SR 789 begins at an intersection with US 41 in Sarasota, Sarasota County, heading west on North Gulfstream Avenue, a four-lane divided highway. The road runs to the north of Sarasota Bay before passing through an area of high-rise residential buildings. The state road curves southwest and becomes the John Ringling Causeway, crossing over Sarasota Bay on the Ringling Bridge. SR 789 runs across the northern part residential Bird Key before crossing more of the bay and heading onto St. Armand's Key. At this point, the roadway becomes John Ringling Boulevard and heads into commercial areas. SR 789 reaches the St. Armand's Circle and turns northwest onto Boulevard of the Presidents.
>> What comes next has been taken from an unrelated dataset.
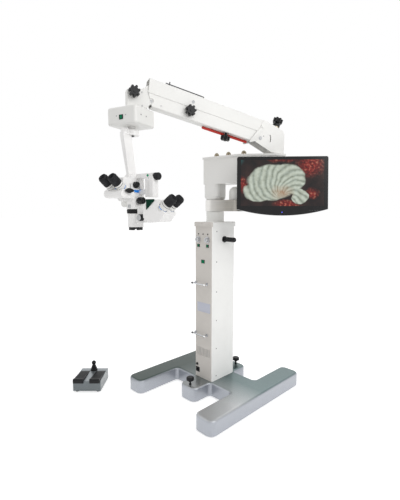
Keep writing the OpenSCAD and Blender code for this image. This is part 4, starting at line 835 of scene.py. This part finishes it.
class MICROSCOPE_OT_arm(bpy.types.Operator):
    """Guide rail, plug, domes, knob sleeve, cheek tips and screws of the arms"""

    bl_idname = "microscope.arm"
    bl_label = "Arm fittings"

    def execute(self, context):
        rail = Shape()
        x, start, end, post, top = GUIDE_RAIL
        rail.rod(LINK, [(x, start, top + 5), (x, end - 3, top + 5), (x, end, top + 3), (x, end, top - 1)], 2.6)
        rail.rod(LINK, [(x, post, top + 17), (x, post, top - 1)], 3)
        rail.piece("Guide rail", "upper_arm", "dark_metal")
        plug = Shape()
        seat = facing(shifted(LINK, COVER_HALF, *RING_PLUG), "+X")
        plug.ring(seat, 8, 5.5, 0, 1.6)
        plug.disc(seat, 5.5, 0, 0.8)
        plug.piece("Ring plug", "upper_arm", "white_paint", "shell_grey")
        domes = Shape()
        for x, y in DOME_NUTS:
            domes.lathe(shifted(SWING, x, y, DOME_FOOT), DOME_PROFILE, 40)
        domes.piece("Dome nut caps", "swing_arm", "chrome", "bronze_nut")
        sleeve = Shape()
        neck = shifted(ARM, 0, -5, 1672) @ Matrix.Rotation(KNOB_LEAN, 4, "X")
        sleeve.ring(neck, 22.7, 22.05, 0.6, 11.6)
        sleeve.ring(neck, 22.7, 8.2, 0.4, 1.3)
        sleeve.piece("Knob sleeve", "tension_knob", "white_paint", "bronze_nut")
        for side, direction in ((1, "+X"), (-1, "-X")):
            low = Shape()
            for y in LOWER_COVER_SCREWS:
                socket_screw(low, facing(shifted(LINK, side * LOWER_COVER_HALF, y, -8), direction), 3.6, 1.6)
            low.piece(f"Lower cover screws {side}", "lower_arm", "chrome", "screw_steel")
            bracket = Shape()
            socket_screw(bracket, facing(shifted(ARM, side * CHEEK_HALF, -105, 1618), direction), 3.4, 1.6)
            bracket.piece(f"Bracket screws {side}", "rear_bracket", "chrome", "screw_steel")
            tip = Shape()
            outline = [(-side * z, y) for y, z in CHEEK_TIP]
            tip.prism(facing(shifted(ARM, side * CHEEK_HALF), direction), outline, 0, 1.6, 0.3)
            tip.piece(f"Cheek tip {side}", "rear_bracket", "white_paint")
            front = Shape()
            for y, z in FRONT_SCREWS:
                socket_screw(front, facing(shifted(ARM, side * FRONT_HALF, y, z), direction), 4.2, 2)
            front.piece(f"Front bracket screws {side}", "front_bracket", "chrome", "screw_steel")
        return {"FINISHED"}


class MICROSCOPE_OT_head(bpy.types.Operator):
    """Knobs, grips, bracket, stripe, covers and small fittings of the microscope"""

    bl_idname = "microscope.head"
    bl_label = "Head fittings"

    def execute(self, context):
        screws = Shape()
        for y in (-38, 4):
            socket_screw(screws, facing(shifted(BOX, 87.5, y, 1650), "+X"), 3.6, 1.6)
        for x in (-28, 28):
            screws.disc(facing(shifted(BOX, x, -BOX_FACE, BOX_DOT_HEIGHT), "-Y"), 3, 0, 0.9)
        screws.piece("Head box screws", "head_box", "chrome", "screw_steel")
        frames = Shape()
        place = facing(shifted(BOX, 0, -BOX_FACE, HEAD_SWITCH_HEIGHT), "-Y")
        switch_frame(frames, place, 7.6, 9.3, 11, 12.5, 11)
        frames.piece("Head switch frame", "head_box", "black_plastic")
        bolt = Shape()
        socket_screw(bolt, facing(shifted(OPTIC, 0, -16, 1565), "-Z"), 14, 5)
        bolt.piece("Swivel bolt", "drop_arm", "dark_metal")
        band = Shape()
        for low, high in STRIPE:
            band.block(OPTIC, low, high, 0.2)
        band.piece("Blue stripe", "scope", "white_paint", "blue_band")
        gusset = Shape()
        gusset.prism(facing(shifted(ASSISTANT, -58.6), "+X"), GUSSET, 0, 3, 0.4)
        gusset.piece("Dark green bracket", "assistant", "dark_metal", "gusset_green")
        wing = Shape()
        wing.disc(facing(shifted(OPTIC, DRUM_END, *WING_CENTRE), "+X"), 9, 0, 4)
        place = facing(shifted(OPTIC, DRUM_END + 3.5, *WING_CENTRE), "+X")
        wing.prism(place, [(-z, y) for y, z in WING], 0, 11, 2.6)
        wing.disc(facing(shifted(OPTIC, -DRUM_END, *DRUM_KNOB), "-X"), 9, 0, 12, 2.4)
        wing.piece("Binocular knobs", "binocular", "black_plastic")
        cover = Shape()
        cover.disc(facing(shifted(OPTIC, -44, -12, 1228), "-Y"), 20, 0, 30, 3)
        cover.piece("Side cover", "scope", "white_paint")
        catch = Shape()
        catch.block(OPTIC, (-11, -43, 1205), (9, -40, 1221), 1.2)
        catch.piece("Front catch", "scope", "white_paint", "shell_grey")
        grip = Shape()
        grip.lathe(facing(shifted(OPTIC, 138, 0, GRIP_HEIGHT), "+X"), GRIP_PROFILE, 40)
        grip.piece("Knurled grip", "scope", "black_plastic")
        repeated("Grip ribs", "scope", "black_plastic", facing(shifted(OPTIC, 157, 0, GRIP_HEIGHT), "+X"),
                 True, count=28, reach=17.4, radius=1.0, height=24, sides=8)
        lamp = Shape()
        lamp.disc(facing(shifted(OPTIC, 106, -13, 1363), "-Y"), 6, 0, 3, 1.4)
        lamp.piece("Green lamp", "scope", "green_plastic", "green_light")
        face = Shape()
        face.disc(facing(shifted(OPTIC, 72, -46.5, 1155), "-Y"), 14.6, 0, 1.2)
        face.piece("Focus knob face", "focus_knob", "white_paint", "shell_grey")
        glass = Shape()
        glass.lathe(shifted(OPTIC, 0, 0, 1101), OBJECTIVE_LENS, 48)
        glass.piece("Objective lens", "scope", "screen_glass", "lens_glass")
        return {"FINISHED"}


def eye_frames():
    """(body stem, frame at the foot of the ocular tube) for the four eyepieces"""
    frames = []
    lean = Matrix.Rotation(math.pi / 2 - EYE_SLOPE, 4, "X")
    for side, name in ((-1, "left"), (1, "right")):
        frames.append((f"main_{name}", shifted(OPTIC, side * EYE_HALF, -110, 1293) @ lean))
        frames.append((f"assistant_{name}", shifted(ASSISTANT, side * EYE_HALF, -92, 14) @ lean))
    return frames


class MICROSCOPE_OT_oculars(bpy.types.Operator):
    """Blue bands, black rings, ribs and lenses of the four eyepieces"""

    bl_idname = "microscope.oculars"
    bl_label = "Eyepieces"

    def execute(self, context):
        band_height = sizes().band / MM
        for stem, place in eye_frames():
            band = Shape()
            band.ring(place, TUBE_RADIUS + 0.4, TUBE_RADIUS - 0.5, 8, 8 + band_height)
            band.piece(f"{stem} blue band", f"{stem}_tube", "white_paint", "blue_band")
            ring = Shape()
            ring.ring(place, TUBE_RADIUS + 0.3, TUBE_RADIUS - 0.5, 31, 33)
            ring.piece(f"{stem} black ring", f"{stem}_tube", "black_plastic")
            repeated(f"{stem} cup ribs", f"{stem}_eyecup", "eyecup_rubber", shifted(place, 0, 0, 60),
                     True, count=36, reach=23.1, radius=0.7, height=22, sides=6)
            glass = Shape()
            glass.lathe(shifted(place, 0, 0, 76), EYE_LENS, 36)
            glass.piece(f"{stem} eye lens", f"{stem}_eyecup", "screen_glass", "lens_glass")
        repeated("Magnification ribs", "magnification_ring", "black_plastic", shifted(OPTIC, 0, 0, 1186.5),
                 True, count=48, reach=43, radius=1.1, height=17, sides=6)
        return {"FINISHED"}


class MICROSCOPE_OT_foot_switch(bpy.types.Operator):
    """Pedal ribs, feet, boot folds and screws of the foot switch"""

    bl_idname = "microscope.foot_switch"
    bl_label = "Foot switch fittings"

    def execute(self, context):
        slope = math.atan2(14.5, 141.5)
        # The row runs along Y and each rib along X
        turned = Matrix(((0, 0, 1, 0), (-1, 0, 0, 0), (0, -1, 0, 0), (0, 0, 0, 1)))
        for side, name in ((-1, "left"), (1, "right")):
            top = shifted(FOOT, side * 54, 46, CASE_TOP) @ Matrix.Rotation(-slope, 4, "X")
            repeated(f"{name} pedal ribs", f"{name}_pedal", "black_plastic", shifted(top, 0, -24, -0.3) @ turned,
                     False, count=9, reach=12.5, radius=1.5, height=54, sides=10)
        feet = Shape()
        for x in (-69, 69):
            for y in (-82, 82):
                feet.ring(shifted(FOOT, x, y, 0), 11.5, 9.05, 0, 7, 32)
        feet.piece("Foot switch feet", "foot_switch", "black_plastic")
        boot = Shape()
        for k in range(4):
            low = 5.5 + 8 * k
            wide = 23 - 13 * (low + 3) / 40
            fold = ((-1, 0), (1.8, 1.5), (2.2, 3), (1.8, 4.5), (-2.4, 6), (-1, 0))
            boot.lathe(shifted(FOOT, 0, 68, 75 + low), [(wide + out, up) for out, up in fold], 40)
        boot.piece("Boot folds", "joystick", "black_plastic")
        screws = Shape()
        for side, direction in ((91, "+X"), (-91, "-X")):
            for y in (-70, 0, 70):
                socket_screw(screws, facing(shifted(FOOT, side, y, 20), direction), 3, 1.2)
        for x in (-76, 76):
            screws.disc(shifted(FOOT, x, 88, CASE_TOP), 2.6, 0, 0.7)
        screws.piece("Foot switch screws", "foot_switch", "chrome", "screw_steel")
        return {"FINISHED"}


def seen_directly(tree):
    """1 for what the camera sees, straight or in a mirror or glass, else 0"""
    path = tree.nodes.new("ShaderNodeLightPath")
    total = None
    for name in ("Is Camera Ray", "Is Glossy Ray", "Is Transmission Ray"):
        if total is None:
            total = path.outputs[name]
            continue
        add = tree.nodes.new("ShaderNodeMath")
        add.operation = "ADD"
        add.use_clamp = True
        tree.links.new(total, add.inputs[0])
        tree.links.new(path.outputs[name], add.inputs[1])
        total = add.outputs["Value"]
    return total


class MICROSCOPE_OT_stage(bpy.types.Operator):
    """Pale floor, soft lamps and the camera"""

    bl_idname = "microscope.stage"
    bl_label = "Studio"

    def execute(self, context):
        scene = context.scene
        backdrop = bpy.data.materials.new("Pale floor")
        backdrop.use_nodes = True
        tree = backdrop.node_tree
        shader = tree.nodes["Principled BSDF"]
        shader.inputs["Base Color"].default_value = (0.93, 0.93, 0.93, 1)
        shader.inputs["Roughness"].default_value = 0.9
        shader.inputs["Specular IOR Level"].default_value = 0.0
        shader.inputs["Emission Color"].default_value = (1, 1, 1, 1)
        lift = tree.nodes.new("ShaderNodeMath")
        lift.operation = "MULTIPLY"
        lift.inputs[1].default_value = FLOOR_LIFT
        tree.links.new(seen_directly(tree), lift.inputs[0])
        tree.links.new(lift.outputs["Value"], shader.inputs["Emission Strength"])
        mesh = bpy.data.meshes.new("Floor")
        far = FLOOR_REACH
        mesh.from_pydata([(-far, -far, 0), (far, -far, 0), (far, far, 0), (-far, far, 0)], [], [(0, 1, 2, 3)])
        mesh.materials.append(backdrop)
        floor = bpy.data.objects.new("Floor", mesh)
        scene.collection.objects.link(floor)
        world = bpy.data.worlds.new("Studio")
        world.use_nodes = True
        nodes, links = world.node_tree.nodes, world.node_tree.links
        background = nodes["Background"]
        background.inputs["Color"].default_value = (1, 1, 1, 1)
        strength = nodes.new("ShaderNodeMapRange")
        strength.inputs["To Min"].default_value = SKY_LIGHT
        strength.inputs["To Max"].default_value = 1.0
        links.new(seen_directly(world.node_tree), strength.inputs["Value"])
        links.new(strength.outputs["Result"], background.inputs["Strength"])
        scene.world = world
        for name, place, power, size in LAMPS:
            data = bpy.data.lights.new(name, "AREA")
            data.energy, data.size = power, size
            lamp = bpy.data.objects.new(name, data)
            lamp.location = place
            lamp.rotation_euler = (Vector(LAMP_AIM) - Vector(place)).to_track_quat("-Z", "Y").to_euler()
            scene.collection.objects.link(lamp)
        data = bpy.data.cameras.new("Camera")
        data.sensor_width, data.sensor_fit = SENSOR, "AUTO"
        data.lens = SENSOR * FOCAL_PIXELS / PICTURE_PIXELS
        data.clip_end = 100
        camera = bpy.data.objects.new("Camera", data)
        camera.location = CAMERA_PLACE
        camera.rotation_euler = (math.radians(90 - CAMERA_DIP), 0, math.radians(CAMERA_TURN))
        scene.collection.objects.link(camera)
        scene.camera = camera
        scene.view_settings.view_transform = "Standard"
        return {"FINISHED"}


class MICROSCOPE_PT_panel(bpy.types.Panel):
    """Lists the microscope's pieces and colours"""

    bl_idname = "MICROSCOPE_PT_panel"
    bl_label = "Surgical Microscope"
    bl_space_type = "VIEW_3D"
    bl_region_type = "UI"
    bl_category = "Microscope"

    def draw(self, context):
        for name in OPERATORS:
            self.layout.operator(f"microscope.{name}")
        for settings in (context.scene.microscope_colours, context.scene.microscope_sizes):
            for key in settings.bl_rna.properties.keys():
                if key not in ("rna_type", "name"):
                    self.layout.prop(settings, key)


OPERATORS = ("finishes", "panel", "monitor", "arm", "head", "oculars", "foot_switch", "stage")
CLASSES = (
    MicroscopeColours, MicroscopeSizes, MICROSCOPE_OT_finishes, MICROSCOPE_OT_panel, MICROSCOPE_OT_monitor,
    MICROSCOPE_OT_arm, MICROSCOPE_OT_head, MICROSCOPE_OT_oculars, MICROSCOPE_OT_foot_switch,
    MICROSCOPE_OT_stage, MICROSCOPE_PT_panel)


def register():
    for item in CLASSES:
        bpy.utils.register_class(item)
    bpy.types.Scene.microscope_colours = bpy.props.PointerProperty(type=MicroscopeColours)
    bpy.types.Scene.microscope_sizes = bpy.props.PointerProperty(type=MicroscopeSizes)


def unregister():
    del bpy.types.Scene.microscope_sizes
    del bpy.types.Scene.microscope_colours
    for item in reversed(CLASSES):
        bpy.utils.unregister_class(item)


def main():
    register()
    for name in OPERATORS:
        getattr(bpy.ops.microscope, name)()


if __name__ == "__main__":
    main()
The road passes homes before crossing a channel and narrowing into two-lane undivided John Ringling Parkway as it heads through areas of trees. The state road enters residential areas and curves northeast before turning to the northwest and heading over a drawbridge and heading into Longboat Key. Here, SR 789 becomes Gulf of Mexico Drive and passes between homes to the northeast and the Longboat Key Golf Club to the southwest. The road continues to the northwest, running between more residences to the northeast and resorts fronting the Gulf of Mexico to the southwest. Farther northwest, the state road heads through resort development on a narrow barrier island with the Gulf of Mexico to the southwest and Sarasota Bay to the northeast.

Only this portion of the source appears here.